I'm glad you got your first burbots. That's pretty crazy that they'd pop off right at the hole. Were you stalling before pulling them out? Suspending them at the hole before removing them?

Strange.

Good luck at "The Bash".


----------



## fishmanjustfish (Oct 29, 2007)

A buddy of mine and I fished for them on Tip-ups in Wyoming. Being from the South, they seem a bit like catfish. Let them them have it for a minute and swallow it. I wouldn't be so apt to try and hurry and set the hook. They are pretty tasty in the frying pan but despite their size, the meat isn't as large.


----------



## Puddles (Nov 28, 2007)

LOAH said:


> I'm glad you got your first burbots. That's pretty crazy that they'd pop off right at the hole. Were you stalling before pulling them out? Suspending them at the hole before removing them?
> 
> Strange.
> 
> Good luck at "The Bash".


Loah are you joining us for the Bash? Is anyone from the forum interested in the Bash?


----------



## LOAH (Sep 29, 2007)

Thanks for the offer, but there's no way I'd get away with going up to FG. The wifey would kill me. Plus I'd feel guilty leaving her home alone with our 2 yr old (he's already a handful for both of us).
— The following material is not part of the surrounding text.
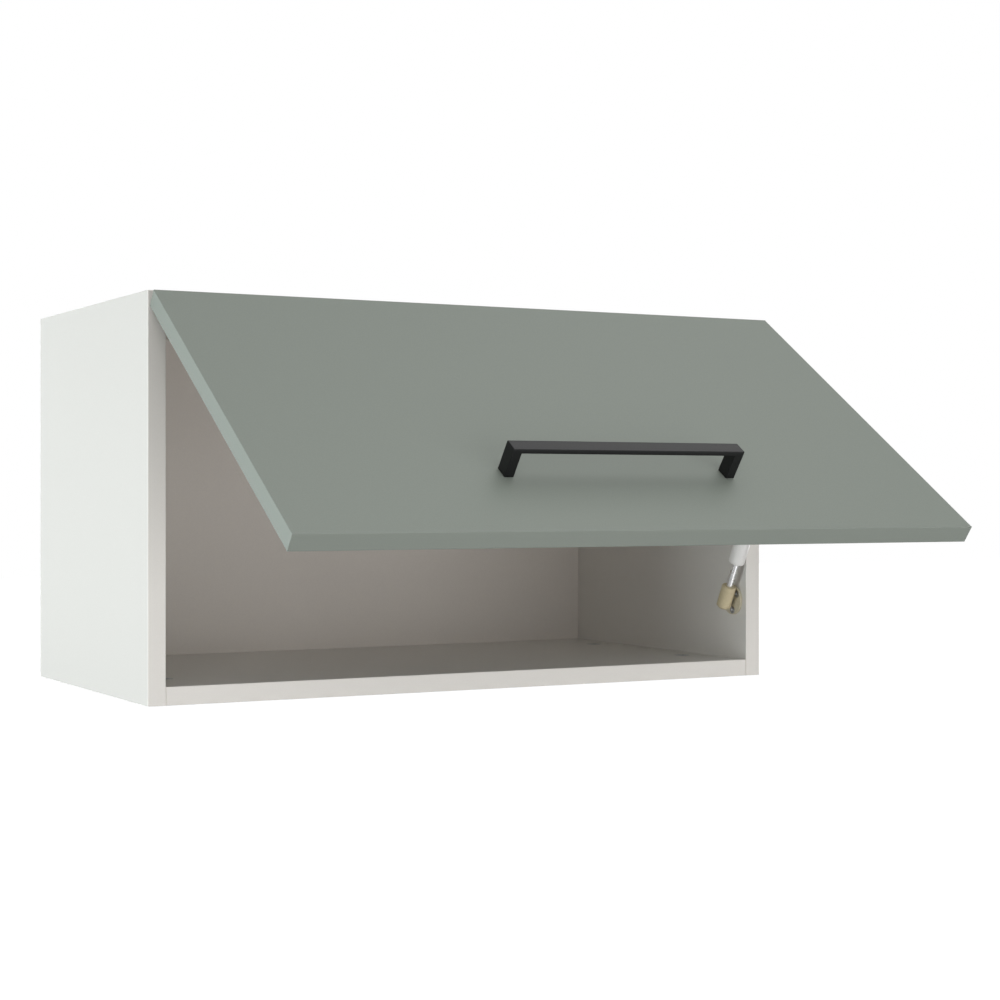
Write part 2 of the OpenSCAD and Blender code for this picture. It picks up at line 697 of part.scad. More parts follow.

Have fun with that though.


----------



## firemanroot (Dec 10, 2007)

Good job Puddles. That's awesome to see you caught a few.Did you keep and eat any? I'm curios to know how they tasted. What about tommorow? Call me.


----------



## orvis1 (Sep 7, 2007)

When is the bash?


----------



## Puddles (Nov 28, 2007)

orvis1 said:


> When is the bash?


01/23-26/08 @ the Fire Hole.


----------



## orvis1 (Sep 7, 2007)

That is my wife's B-day weekend and I have already been warned about no fishing that weekend! Crap that would be fun though!


----------



## Puddles (Nov 28, 2007)

orvis1 said:


> That is my wife's B-day weekend and I have already been warned about no fishing that weekend! Crap that would be fun though!


Its going to be an annual event, come next year. Keep the wife happy thats the most important thing.


----------



## Poo Pie (Nov 23, 2007)

Research, research, research..... wtf???


----------



## Puddles (Nov 28, 2007)

Poo Pie said:


> Research, research, research..... wtf???
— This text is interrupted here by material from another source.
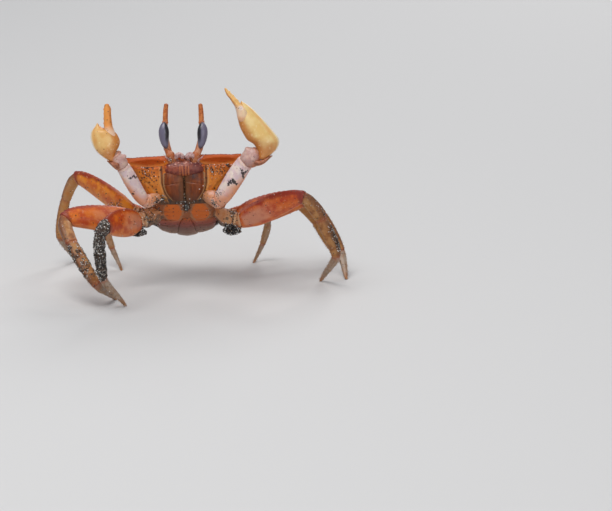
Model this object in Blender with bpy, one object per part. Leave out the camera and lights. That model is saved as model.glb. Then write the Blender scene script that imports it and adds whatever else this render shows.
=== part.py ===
"""Horned ghost crab, life size, standing on eight legs with both claws raised.

Lengths are in millimetres here and metres in the model. +X is the crab's left, -Y is where it faces and
+Z is up.
Every shell plate and limb segment is one closed solid. Where two meet, they end GAP apart.
"""

import math

import bmesh
import bpy
from mathutils import Matrix, Vector

MM = 0.001
GAP = 0.3
SEGMENT_PULL = 0.5  # how far a limb segment bends to meet its joints square on, 0 for none

# The trunk has its own axes: x to the crab's left, b back from the front margin, c up from it.
TRUNK_LENGTH = 33.5
TRUNK_PITCH = math.radians(30.0)  # front margin raised
TRUNK_ROLL = math.radians(2.3)  # right side lower
FRONT_MARGIN = Vector((0.0, -13.0, 49.7))  # middle of the front margin

# Dimensions of the trunk at stops along b.
MARGIN_HALF_WIDTH = ((0.0, 20.0), (8.0, 20.4), (18.0, 19.4), (27.0, 15.8), (32.0, 11.8), (33.5, 9.5))
MARGIN_HEIGHT = ((0.0, -0.5), (10.0, -0.8), (20.0, -1.8), (28.0, -4.2), (33.5, -7.6))
CROWN = ((0.0, 0.6), (5.0, 1.9), (12.0, 2.9), (22.0, 3.1), (30.0, 2.0), (33.5, 0.9))
HIP_HALF_WIDTH = ((0.0, 19.2), (2.0, 16.6), (4.0, 13.8), (6.0, 11.4), (12.0, 11.8), (20.0, 12.4),
                  (28.0, 10.6), (33.5, 7.0))
HIP_HEIGHT = ((0.0, -2.3), (2.0, -6.0), (4.0, -9.8), (6.0, -13.0), (12.0, -15.2), (20.0, -15.6),
              (28.0, -14.4), (33.5, -11.0))
BELLY_HEIGHT = ((0.0, -3.2), (2.0, -7.8), (4.0, -11.8), (6.0, -15.0), (11.0, -18.6), (16.0, -20.6),
                (22.0, -22.0), (27.0, -21.2), (31.0, -17.5), (33.5, -12.6))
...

 Oh I wish I could afford to jet set across the country with my family to eat sea food, but no I had to stay in town and work to earn money to fund a research trip so you would be able to catch a Burbot @ the Bash!!!!!


----------



## Poo Pie (Nov 23, 2007)

Puddles said:


> Poo Pie said:
> 
> 
> > Research, research, research..... wtf???
> ...


and for this good sir, I commend you! And if you didn't hear me talking about the seafood in Boston--it is good.


----------



## fishmanjustfish (Oct 29, 2007)

All respect, please please PM each other, don't use this the forum as a blog.


----------



## Poo Pie (Nov 23, 2007)

fishmanjustfish said:


> All respect, please please PM each other, don't use this the forum as a blog.


All respect, nothing forces anyone to read topics or posts submitted by someone else,


----------



## Kirklan (Sep 20, 2007)

I'm just wondering if you boys call each other every night to chit chat?


----------



## Poo Pie (Nov 23, 2007)

Kirklan said:


> I'm just wondering if you boys call each other every night to chit chat?


Puddles and I along with a few others talk a couple times a week to decide where we will be fishing the next day... that reminds me I should call him I'm leaning towards deer creek Sunday, thanks Kirklan.


----------



## .45 (Sep 21, 2007)

Poo Pie said:


> All respect, nothing forces anyone to read topics or posts submitted by someone else,


Not true Poo Pie !! I always have to read you're post....some good fishing reports mixed in with some fun, never hurt anybody.!!


----------



## Poo Pie (Nov 23, 2007)

.45 said:


> [quote="Poo Pie":f0bjdubr]
> All respect, nothing forces anyone to read topics or posts submitted by someone else,


Not true Poo Pie !! I always have to read you're post....some good fishing reports mixed in with some fun, never hurt anybody.!! [/quote:f0bjdubr]
thank you .45, like most everything else my comrades and I do we try to do it with a smile


----------



## Puddles (Nov 28, 2007)

Kirklan said:


> I'm just wondering if you boys call each other every night to chit chat?


Hey Kirklin, not a single fishing report from you-so why are posting now did you get a PM from FISHMANJUSTFISH last night or did he whisper it in your ear while you two were spooning? :mrgreen: :mrgreen: :mrgreen:


----------



## stupiddog (Jan 15, 2008)

SPOONING, now thats funny. :lol:


----------